Task description ▸
Set down the material exactly as given, please, from its first line through the line that includes "const LAST_CUT = 10;".

Supplied information ▸
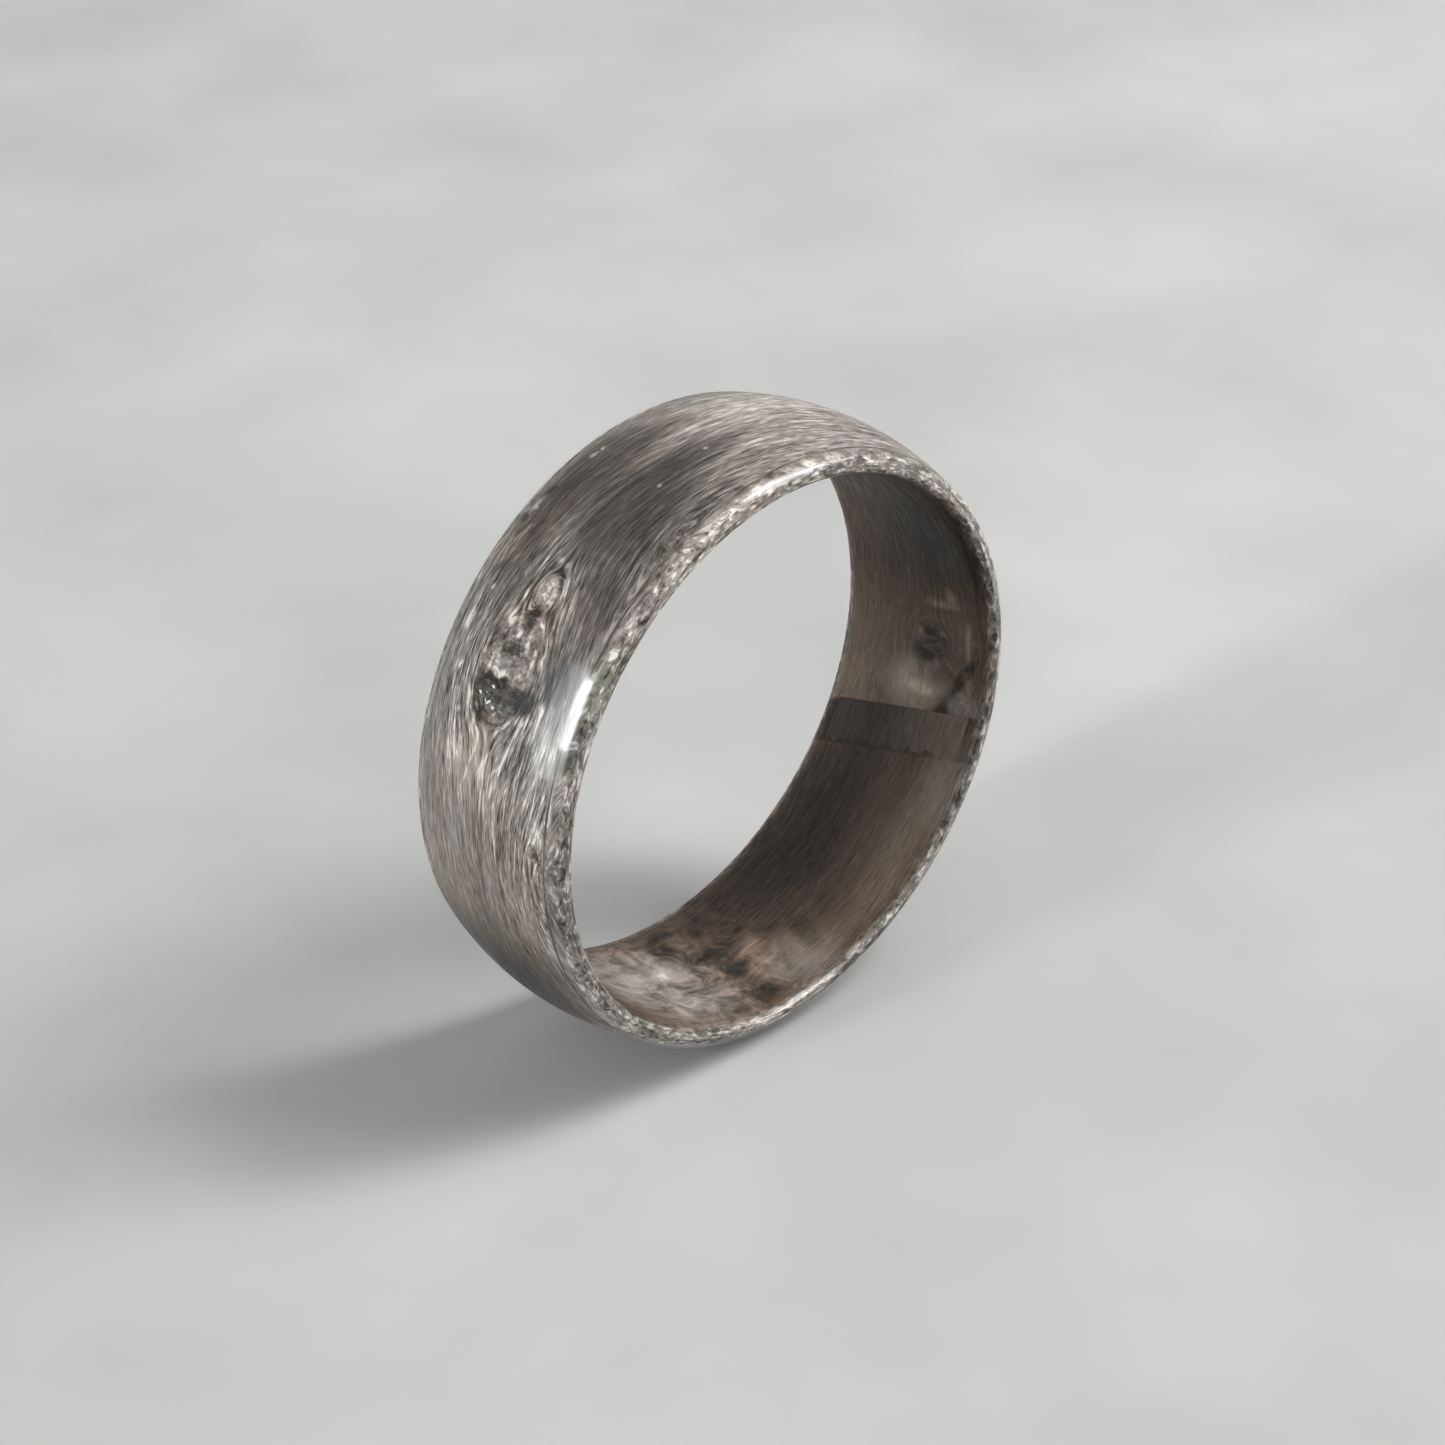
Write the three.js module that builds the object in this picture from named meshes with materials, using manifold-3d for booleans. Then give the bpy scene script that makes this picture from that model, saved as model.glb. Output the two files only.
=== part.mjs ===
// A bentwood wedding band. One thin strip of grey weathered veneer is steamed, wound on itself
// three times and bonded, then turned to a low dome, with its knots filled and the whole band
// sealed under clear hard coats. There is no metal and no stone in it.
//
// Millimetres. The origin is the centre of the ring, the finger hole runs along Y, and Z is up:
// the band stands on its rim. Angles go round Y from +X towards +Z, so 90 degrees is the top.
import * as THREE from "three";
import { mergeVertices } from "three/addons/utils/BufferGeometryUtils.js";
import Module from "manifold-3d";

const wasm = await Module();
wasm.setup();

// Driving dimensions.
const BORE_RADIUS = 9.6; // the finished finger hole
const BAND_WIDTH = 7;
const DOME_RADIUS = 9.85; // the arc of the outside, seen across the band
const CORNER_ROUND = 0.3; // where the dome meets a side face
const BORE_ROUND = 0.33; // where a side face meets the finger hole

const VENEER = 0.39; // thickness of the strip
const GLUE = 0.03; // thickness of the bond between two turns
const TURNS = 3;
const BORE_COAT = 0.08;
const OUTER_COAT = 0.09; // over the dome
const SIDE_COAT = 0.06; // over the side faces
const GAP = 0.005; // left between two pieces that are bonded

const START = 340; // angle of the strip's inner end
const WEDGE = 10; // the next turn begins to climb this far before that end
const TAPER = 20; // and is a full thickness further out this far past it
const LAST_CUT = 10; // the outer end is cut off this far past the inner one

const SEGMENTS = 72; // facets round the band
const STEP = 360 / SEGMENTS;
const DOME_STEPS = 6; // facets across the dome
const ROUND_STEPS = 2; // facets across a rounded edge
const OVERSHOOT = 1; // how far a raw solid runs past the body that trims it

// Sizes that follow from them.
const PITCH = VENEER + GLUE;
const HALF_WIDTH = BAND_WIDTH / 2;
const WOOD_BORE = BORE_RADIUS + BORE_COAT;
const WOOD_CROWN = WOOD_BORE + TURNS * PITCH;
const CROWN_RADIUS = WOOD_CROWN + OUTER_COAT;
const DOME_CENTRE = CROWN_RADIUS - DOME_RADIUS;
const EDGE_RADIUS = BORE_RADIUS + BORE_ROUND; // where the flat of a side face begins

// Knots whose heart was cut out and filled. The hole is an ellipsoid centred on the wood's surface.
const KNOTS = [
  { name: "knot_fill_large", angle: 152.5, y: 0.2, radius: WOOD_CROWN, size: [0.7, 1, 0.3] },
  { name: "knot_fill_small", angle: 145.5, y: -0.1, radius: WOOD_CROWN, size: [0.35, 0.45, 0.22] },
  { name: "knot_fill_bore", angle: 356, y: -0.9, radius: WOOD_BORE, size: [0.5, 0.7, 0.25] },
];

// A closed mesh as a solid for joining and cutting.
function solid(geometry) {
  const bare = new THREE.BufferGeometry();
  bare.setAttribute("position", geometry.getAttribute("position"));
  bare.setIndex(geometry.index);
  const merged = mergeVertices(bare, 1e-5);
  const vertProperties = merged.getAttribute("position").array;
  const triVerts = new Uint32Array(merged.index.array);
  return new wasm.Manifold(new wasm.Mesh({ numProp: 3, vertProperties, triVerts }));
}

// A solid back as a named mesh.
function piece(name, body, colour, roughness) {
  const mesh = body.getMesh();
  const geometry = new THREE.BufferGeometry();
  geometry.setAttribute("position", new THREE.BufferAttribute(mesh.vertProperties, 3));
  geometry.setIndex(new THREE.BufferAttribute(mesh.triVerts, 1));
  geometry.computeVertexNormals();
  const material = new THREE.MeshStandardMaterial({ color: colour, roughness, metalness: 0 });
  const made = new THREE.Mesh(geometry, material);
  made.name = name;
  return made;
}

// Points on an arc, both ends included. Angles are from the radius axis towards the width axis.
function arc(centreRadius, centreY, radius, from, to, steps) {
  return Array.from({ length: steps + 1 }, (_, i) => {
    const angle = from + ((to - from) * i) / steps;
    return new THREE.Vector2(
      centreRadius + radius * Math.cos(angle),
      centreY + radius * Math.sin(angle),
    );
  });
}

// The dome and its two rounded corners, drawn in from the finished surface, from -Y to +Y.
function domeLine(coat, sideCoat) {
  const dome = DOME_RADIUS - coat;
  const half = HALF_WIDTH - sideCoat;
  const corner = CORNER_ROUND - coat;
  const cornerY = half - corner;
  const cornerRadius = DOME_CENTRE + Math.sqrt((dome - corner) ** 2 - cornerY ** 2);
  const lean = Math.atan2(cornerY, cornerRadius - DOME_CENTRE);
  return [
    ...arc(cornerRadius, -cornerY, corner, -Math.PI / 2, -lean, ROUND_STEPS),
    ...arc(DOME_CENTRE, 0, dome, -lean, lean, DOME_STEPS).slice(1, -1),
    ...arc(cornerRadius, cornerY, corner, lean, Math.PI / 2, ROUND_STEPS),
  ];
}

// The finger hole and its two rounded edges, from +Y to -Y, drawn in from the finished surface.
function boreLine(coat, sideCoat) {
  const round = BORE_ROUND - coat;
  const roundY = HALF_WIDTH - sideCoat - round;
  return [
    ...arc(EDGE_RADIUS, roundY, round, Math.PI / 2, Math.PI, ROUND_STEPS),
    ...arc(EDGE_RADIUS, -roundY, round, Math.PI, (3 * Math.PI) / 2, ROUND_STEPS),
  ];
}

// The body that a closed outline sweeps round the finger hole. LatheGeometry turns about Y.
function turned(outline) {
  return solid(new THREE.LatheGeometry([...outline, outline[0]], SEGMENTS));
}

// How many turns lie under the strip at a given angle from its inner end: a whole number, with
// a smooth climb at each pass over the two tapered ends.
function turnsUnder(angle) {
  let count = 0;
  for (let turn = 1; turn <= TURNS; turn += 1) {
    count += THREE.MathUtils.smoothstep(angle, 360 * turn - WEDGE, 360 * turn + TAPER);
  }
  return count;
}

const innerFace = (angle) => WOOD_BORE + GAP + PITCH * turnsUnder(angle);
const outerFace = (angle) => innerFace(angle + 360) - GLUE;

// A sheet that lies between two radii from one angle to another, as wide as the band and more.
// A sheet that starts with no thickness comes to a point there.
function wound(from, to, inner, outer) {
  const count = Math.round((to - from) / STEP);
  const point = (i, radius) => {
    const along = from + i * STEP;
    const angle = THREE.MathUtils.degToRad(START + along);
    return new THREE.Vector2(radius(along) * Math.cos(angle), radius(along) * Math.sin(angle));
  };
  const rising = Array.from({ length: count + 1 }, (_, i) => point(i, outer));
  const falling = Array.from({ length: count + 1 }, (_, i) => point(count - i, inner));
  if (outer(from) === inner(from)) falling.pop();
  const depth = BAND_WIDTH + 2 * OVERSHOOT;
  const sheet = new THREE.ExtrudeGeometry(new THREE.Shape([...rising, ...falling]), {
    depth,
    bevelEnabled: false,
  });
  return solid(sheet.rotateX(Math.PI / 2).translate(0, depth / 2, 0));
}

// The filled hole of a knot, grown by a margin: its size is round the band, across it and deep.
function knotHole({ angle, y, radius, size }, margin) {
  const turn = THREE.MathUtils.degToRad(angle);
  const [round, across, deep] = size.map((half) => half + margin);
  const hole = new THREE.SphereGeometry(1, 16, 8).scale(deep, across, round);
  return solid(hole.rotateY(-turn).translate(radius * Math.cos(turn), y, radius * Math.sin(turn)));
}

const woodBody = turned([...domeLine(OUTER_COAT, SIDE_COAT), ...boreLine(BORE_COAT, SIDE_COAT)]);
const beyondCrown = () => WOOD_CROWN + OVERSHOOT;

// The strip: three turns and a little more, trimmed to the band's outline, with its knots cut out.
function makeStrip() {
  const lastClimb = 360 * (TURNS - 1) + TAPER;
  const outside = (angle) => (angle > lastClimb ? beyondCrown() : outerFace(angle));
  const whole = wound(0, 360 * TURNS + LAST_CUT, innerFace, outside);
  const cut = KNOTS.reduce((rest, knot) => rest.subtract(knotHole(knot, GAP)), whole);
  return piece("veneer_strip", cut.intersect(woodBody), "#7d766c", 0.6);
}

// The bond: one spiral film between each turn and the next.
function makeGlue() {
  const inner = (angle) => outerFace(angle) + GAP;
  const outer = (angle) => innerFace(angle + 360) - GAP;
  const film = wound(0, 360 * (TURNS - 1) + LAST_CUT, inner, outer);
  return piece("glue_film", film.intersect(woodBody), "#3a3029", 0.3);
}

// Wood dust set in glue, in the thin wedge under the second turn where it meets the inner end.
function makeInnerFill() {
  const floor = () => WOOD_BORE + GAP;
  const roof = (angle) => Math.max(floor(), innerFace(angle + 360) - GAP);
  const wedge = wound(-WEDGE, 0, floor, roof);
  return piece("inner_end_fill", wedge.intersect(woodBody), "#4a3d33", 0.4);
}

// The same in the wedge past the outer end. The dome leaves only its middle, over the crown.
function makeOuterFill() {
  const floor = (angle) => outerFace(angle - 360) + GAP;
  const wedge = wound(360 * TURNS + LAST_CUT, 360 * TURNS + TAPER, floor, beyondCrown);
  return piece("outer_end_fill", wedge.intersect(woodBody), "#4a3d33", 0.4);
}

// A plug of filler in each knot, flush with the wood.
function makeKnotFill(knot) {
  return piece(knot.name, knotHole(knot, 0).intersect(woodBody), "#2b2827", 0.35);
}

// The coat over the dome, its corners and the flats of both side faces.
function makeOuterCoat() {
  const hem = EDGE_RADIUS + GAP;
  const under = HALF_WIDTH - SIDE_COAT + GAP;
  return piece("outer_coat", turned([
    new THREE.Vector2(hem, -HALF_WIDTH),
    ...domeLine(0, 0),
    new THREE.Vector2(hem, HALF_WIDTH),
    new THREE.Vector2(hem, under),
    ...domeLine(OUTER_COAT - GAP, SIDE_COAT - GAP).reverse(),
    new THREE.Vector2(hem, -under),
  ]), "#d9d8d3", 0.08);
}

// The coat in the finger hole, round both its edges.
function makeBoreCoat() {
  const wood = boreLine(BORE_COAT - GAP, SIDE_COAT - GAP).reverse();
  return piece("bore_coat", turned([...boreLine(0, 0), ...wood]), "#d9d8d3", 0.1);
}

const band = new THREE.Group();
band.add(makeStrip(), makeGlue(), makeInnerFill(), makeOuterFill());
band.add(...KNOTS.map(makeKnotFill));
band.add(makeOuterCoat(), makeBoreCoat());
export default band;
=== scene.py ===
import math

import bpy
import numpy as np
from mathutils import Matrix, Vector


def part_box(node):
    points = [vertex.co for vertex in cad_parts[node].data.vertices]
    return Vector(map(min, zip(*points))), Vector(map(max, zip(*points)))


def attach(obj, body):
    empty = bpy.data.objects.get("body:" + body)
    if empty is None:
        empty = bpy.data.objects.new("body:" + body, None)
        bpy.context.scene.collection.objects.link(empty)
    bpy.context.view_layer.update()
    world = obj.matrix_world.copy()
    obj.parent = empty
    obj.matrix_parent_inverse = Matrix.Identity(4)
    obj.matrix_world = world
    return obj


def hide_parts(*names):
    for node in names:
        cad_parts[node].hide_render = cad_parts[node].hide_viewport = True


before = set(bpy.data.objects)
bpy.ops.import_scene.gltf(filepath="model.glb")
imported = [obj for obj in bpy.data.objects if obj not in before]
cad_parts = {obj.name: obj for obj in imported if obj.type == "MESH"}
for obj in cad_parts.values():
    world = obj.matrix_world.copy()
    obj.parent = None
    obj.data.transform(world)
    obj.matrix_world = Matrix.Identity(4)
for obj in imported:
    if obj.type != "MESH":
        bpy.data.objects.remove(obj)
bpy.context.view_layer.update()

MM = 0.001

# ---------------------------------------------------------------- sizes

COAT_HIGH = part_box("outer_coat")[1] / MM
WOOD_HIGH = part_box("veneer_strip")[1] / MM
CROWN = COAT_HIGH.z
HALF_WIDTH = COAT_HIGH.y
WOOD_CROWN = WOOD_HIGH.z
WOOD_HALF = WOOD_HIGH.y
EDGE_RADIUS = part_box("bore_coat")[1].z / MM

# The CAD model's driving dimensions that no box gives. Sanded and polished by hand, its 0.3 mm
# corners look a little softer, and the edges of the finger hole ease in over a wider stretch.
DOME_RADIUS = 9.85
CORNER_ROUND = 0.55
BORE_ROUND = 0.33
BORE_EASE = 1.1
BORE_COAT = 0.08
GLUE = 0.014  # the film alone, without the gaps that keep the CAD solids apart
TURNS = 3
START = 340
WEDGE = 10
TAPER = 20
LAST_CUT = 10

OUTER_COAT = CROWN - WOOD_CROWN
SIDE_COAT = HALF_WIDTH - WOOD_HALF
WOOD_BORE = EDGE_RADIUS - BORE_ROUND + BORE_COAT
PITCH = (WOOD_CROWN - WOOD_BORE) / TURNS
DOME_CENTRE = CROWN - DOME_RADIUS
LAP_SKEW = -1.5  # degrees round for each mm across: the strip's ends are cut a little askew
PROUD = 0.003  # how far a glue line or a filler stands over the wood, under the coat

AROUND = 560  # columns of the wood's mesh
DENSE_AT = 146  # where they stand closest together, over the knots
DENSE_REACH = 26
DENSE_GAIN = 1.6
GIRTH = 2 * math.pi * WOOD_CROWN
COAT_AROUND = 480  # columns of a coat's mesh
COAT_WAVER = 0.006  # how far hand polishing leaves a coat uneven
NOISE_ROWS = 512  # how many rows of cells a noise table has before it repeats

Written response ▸
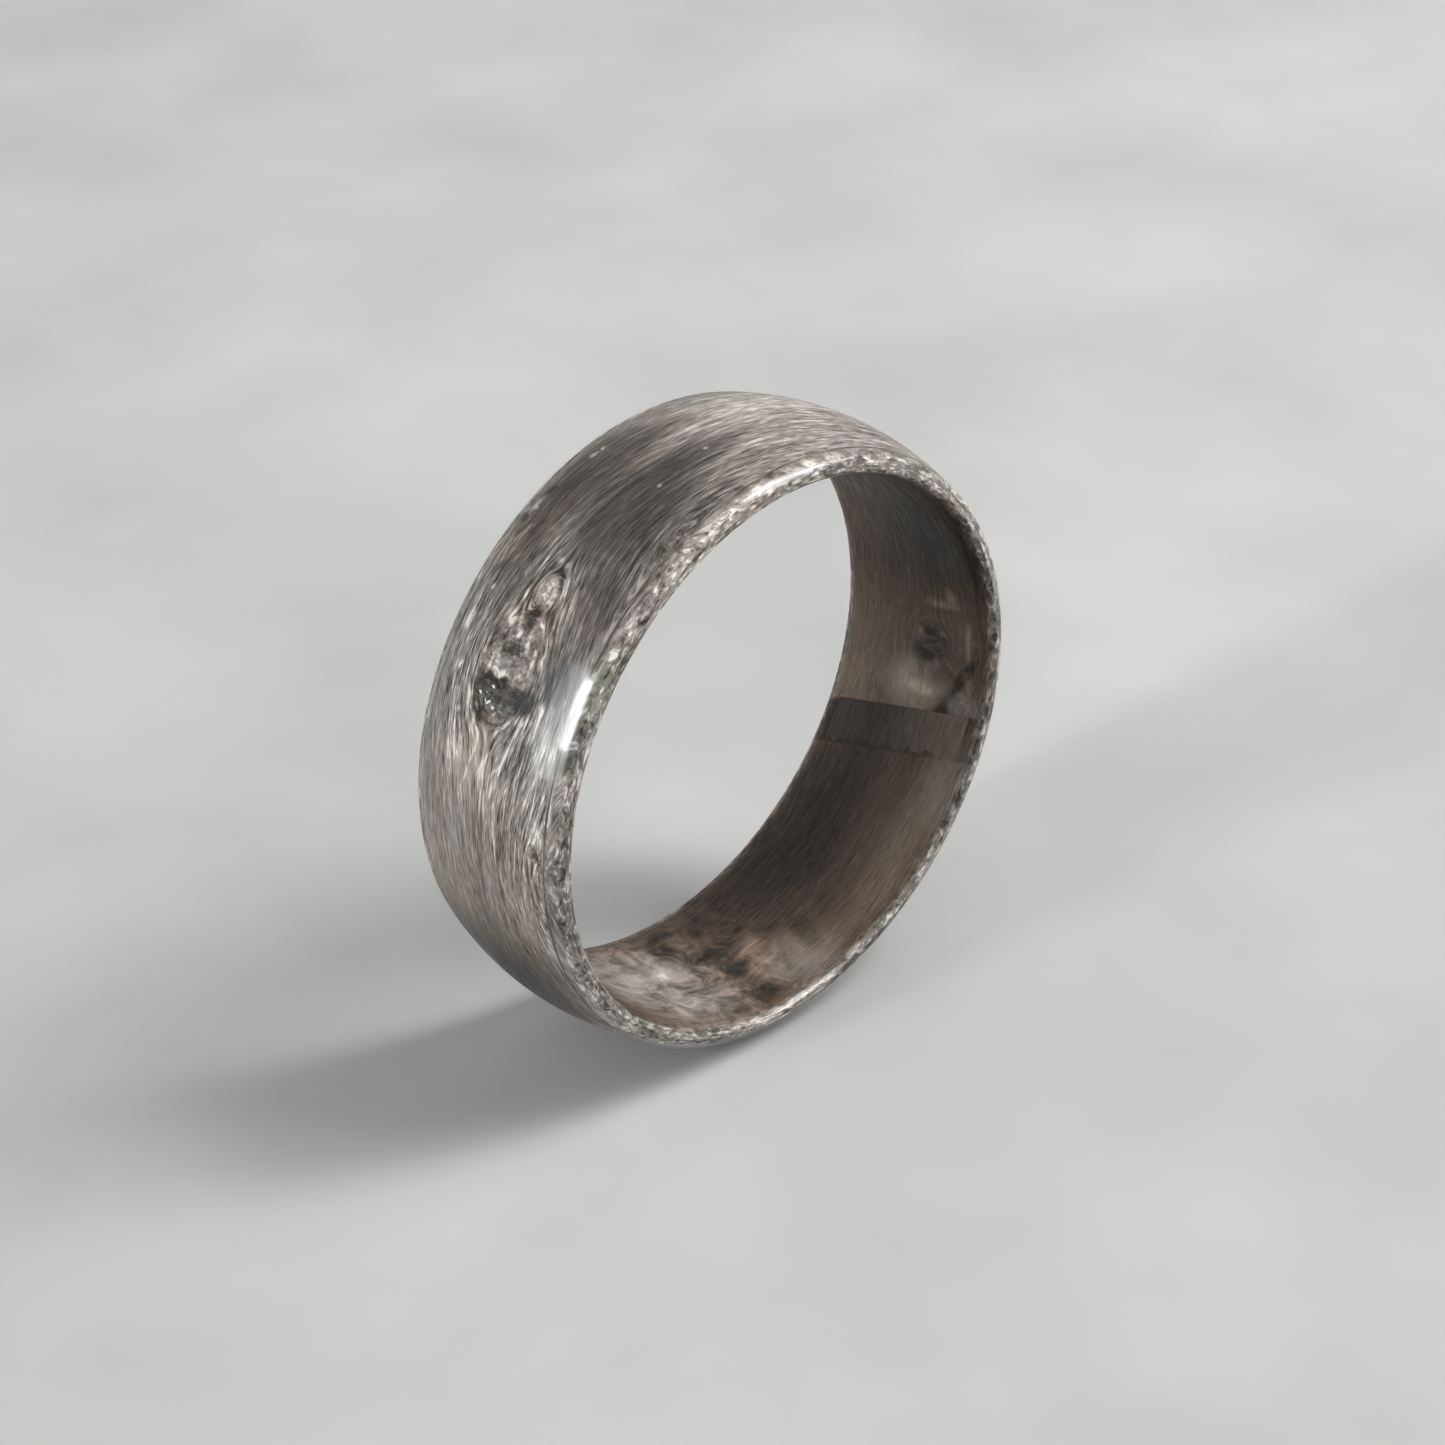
Write the three.js module that builds the object in this picture from named meshes with materials, using manifold-3d for booleans. Then give the bpy scene script that makes this picture from that model, saved as model.glb. Output the two files only.
=== part.mjs ===
// A bentwood wedding band. One thin strip of grey weathered veneer is steamed, wound on itself
// three times and bonded, then turned to a low dome, with its knots filled and the whole band
// sealed under clear hard coats. There is no metal and no stone in it.
//
// Millimetres. The origin is the centre of the ring, the finger hole runs along Y, and Z is up:
// the band stands on its rim. Angles go round Y from +X towards +Z, so 90 degrees is the top.
import * as THREE from "three";
import { mergeVertices } from "three/addons/utils/BufferGeometryUtils.js";
import Module from "manifold-3d";

const wasm = await Module();
wasm.setup();

// Driving dimensions.
const BORE_RADIUS = 9.6; // the finished finger hole
const BAND_WIDTH = 7;
const DOME_RADIUS = 9.85; // the arc of the outside, seen across the band
const CORNER_ROUND = 0.3; // where the dome meets a side face
const BORE_ROUND = 0.33; // where a side face meets the finger hole

const VENEER = 0.39; // thickness of the strip
const GLUE = 0.03; // thickness of the bond between two turns
const TURNS = 3;
const BORE_COAT = 0.08;
const OUTER_COAT = 0.09; // over the dome
const SIDE_COAT = 0.06; // over the side faces
const GAP = 0.005; // left between two pieces that are bonded

const START = 340; // angle of the strip's inner end
const WEDGE = 10; // the next turn begins to climb this far before that end
const TAPER = 20; // and is a full thickness further out this far past it
const LAST_CUT = 10; // the outer end is cut off this far past the inner one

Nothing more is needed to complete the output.